We are called to share in that Divine Blessedness as members of the Son: members of that Body of which He is the Head.  In Him, by His Spirit, we are destined to see the beauty and experience the majesty of the Father in all truth; and, in a beatific response of love, to be entirely committed -- in total self-forgetfulness -- to praising the glory of the Father, and come thereby to the fullness of our life and being in Christ Jesus Our Lord.
Amen, amen, I say to you, whoever commits sin is a slave of sin.  A slave does not remain in a household forever, but a son always remains. So if the Son makes you free, then you will be free indeed. (John 8:34-36)      
Stand fast therefore in the liberty by which Christ has made us free, and do not be entangled again with a yoke of bondage. (Galatians 5:1)
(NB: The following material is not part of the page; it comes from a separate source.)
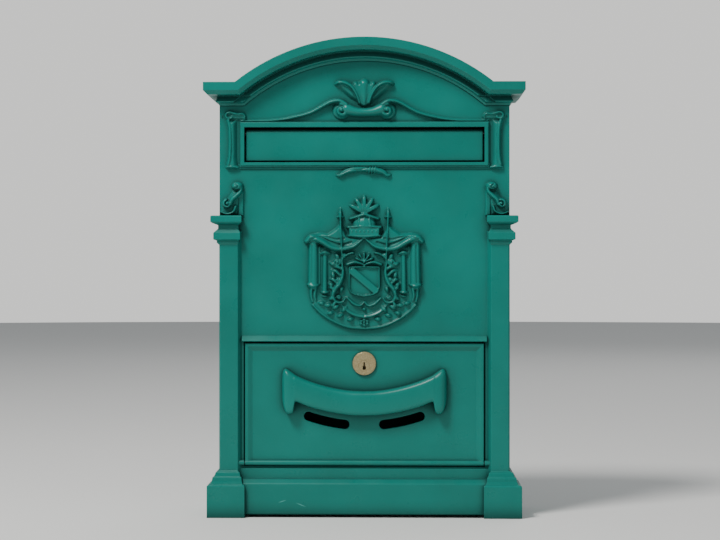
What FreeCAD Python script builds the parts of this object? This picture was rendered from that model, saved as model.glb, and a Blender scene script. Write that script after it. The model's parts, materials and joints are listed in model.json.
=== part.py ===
import FreeCAD, Part
import os
import re

import Sketcher

# Wall mounted letterbox of cast aluminium on a sheet steel body.
# X runs to the right, Y into the wall and Z up. The sketches measure heights from the underside
# of the feet and depths forward from the wall; every finished piece is then lowered by
# mount_height, so that the origin is the centre of the four wall screws on the wall plane.

DIMENSIONS = {
    "mount_height": 200, "screw_across": 80, "screw_up": 90, "screw_hole": 3.25,
    "body_half": 124.4, "casting": 3, "sheet": 1.5, "skirt_back": 40, "base_low": 2.6,
    "face": 78, "panel": 3.5, "ledge": 4,
    "arch_up": 232.8, "arch_radius": 177.5, "shoulder_up": 372.1, "roof_half": 137.3,
    "roof_front": 92, "moulding": 19.2, "roof_skin": 3.5,
    "pillar_in": 108.4, "pillar_slope": 3.1, "pillar_rise": 4, "pillar_low": 40.1, "pillar_top": 235.2,
    "plinth_front": 84.5, "plinth_top": 29.3, "foot_in": 102.1,
    "flap_half": 101.35, "flap_low": 305.7, "flap_roll": 3.5, "flap_axis": 329.2, "flap_gap": 1.6,
    "door_half": 102.2, "door_top": 148.8, "door_axis": 46.4, "door_pivot": 78.5, "door_bead": 2.3,
    "door_gap": 1.2, "door_skin": 3, "rim_rise": 2, "rim_flat": 2.3, "rim_slope": 4,
    "pin_radius": 1, "flap_pin": 1.25, "running": 0.05, "pin_in": 9,
    "smile_up": 227.2, "hood_top": 120, "hood_low": 140.7, "hood_half": 66.5, "hood_front": 88,
    "hood_wall": 2.5, "roll_radius": 4.4, "roll_low": 92,
    "roll_high": 128, "hood_screw_up": 112, "slot_radius": 148.8, "slot_half": 4,
    "slot_end_round": 4.001, "slot_start": 6.4, "slot_end": 18.8,
    "lock_up": 131.7, "lock_head": 10, "barrel": 8.2, "barrel_back": 60, "plug_drop": 2.2,
    "plug": 4.8, "cam_front": 59.6, "cam_back": 57.6, "cam_reach": 27, "cam_half": 6,
    "tail_half": 3, "nut_flats": 11, "rivet": 1.6, "small_screw": 1.5, "small_head": 2.8,
    "screw_radius": 2, "screw_head": 3.8,
}

doc = FreeCAD.newDocument("letterbox")
sheet = doc.addObject("Spreadsheet::Sheet", "Dims")
for row, (alias, size) in enumerate(DIMENSIONS.items(), start=1):
    sheet.set(f"A{row}", alias)
    sheet.set(f"B{row}", str(size))
    sheet.setAlias(f"B{row}", alias)
doc.recompute()

WORDS = re.compile(r"[a-z_]+")
SUB_PARTS = []


def bound(text):
    """The expression with each dimension's name pointing at its cell."""
    return WORDS.sub(lambda m: "Dims." + m.group() if m.group() in DIMENSIONS else m.group(), str(text))


def number(text):
    return float(sheet.evalExpression(bound(text)))


def bind(thing, **sizes):
    for name, text in sizes.items():
        thing.setExpression(name.replace("__", "."), bound(text))


def finish(thing, label):
    """Name a finished piece and lower it to the part's own frame."""
    thing.Label = label
    bind(thing, Placement__Base__z="-mount_height")
    SUB_PARTS.append(thing)
    return thing


# Sketches

def through(start, end, radius):
    """The middle of the arc from start to end; a positive radius bulges to the left of the way."""
    chord = end - start
    left = FreeCAD.Vector(-chord.y, chord.x, 0).normalize()
    size = abs(radius)
    rise = size - max(0, size * size - chord.Length ** 2 / 4) ** 0.5
    return (start + end) * 0.5 + left * rise * (1 if radius > 0 else -1)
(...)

People of God, our human nature, created by God for Himself has, indeed, been vitiated by sin but it has not been destroyed; and so we are always liable to have what Wordsworth has described as ‘intimations of immortality’: insights, in this case, into ourselves and the realities of our life and calling which far surpass in their penetration our normal observations and awareness.  Our human longings for that freedom and fulfilment which alone can give us true happiness can be penetratingly clear, but too frequently that clarity of vision becomes clouded over when we turn to our own devices, and experience the deceits of men, or discover the vanity of the world’s easy promises.  We should learn today, and never again forget, to appreciate the treasures of our faith, and above all to look with ever deeper admiration, reverence, and awe, to the Holy Trinity -- Father, Son and Holy Spirit -- for that inspiration, enlightenment, and power, that will enable us to seek aright in this life and ultimately to receive in the next God’s Gift transcending all earthly imaginations and desires: the Gift that will transfigure and glorify in the likeness of the Risen Lord Jesus the whole family of God’s adopted children and establish the heavenly and eternal Kingdom where God is All in All.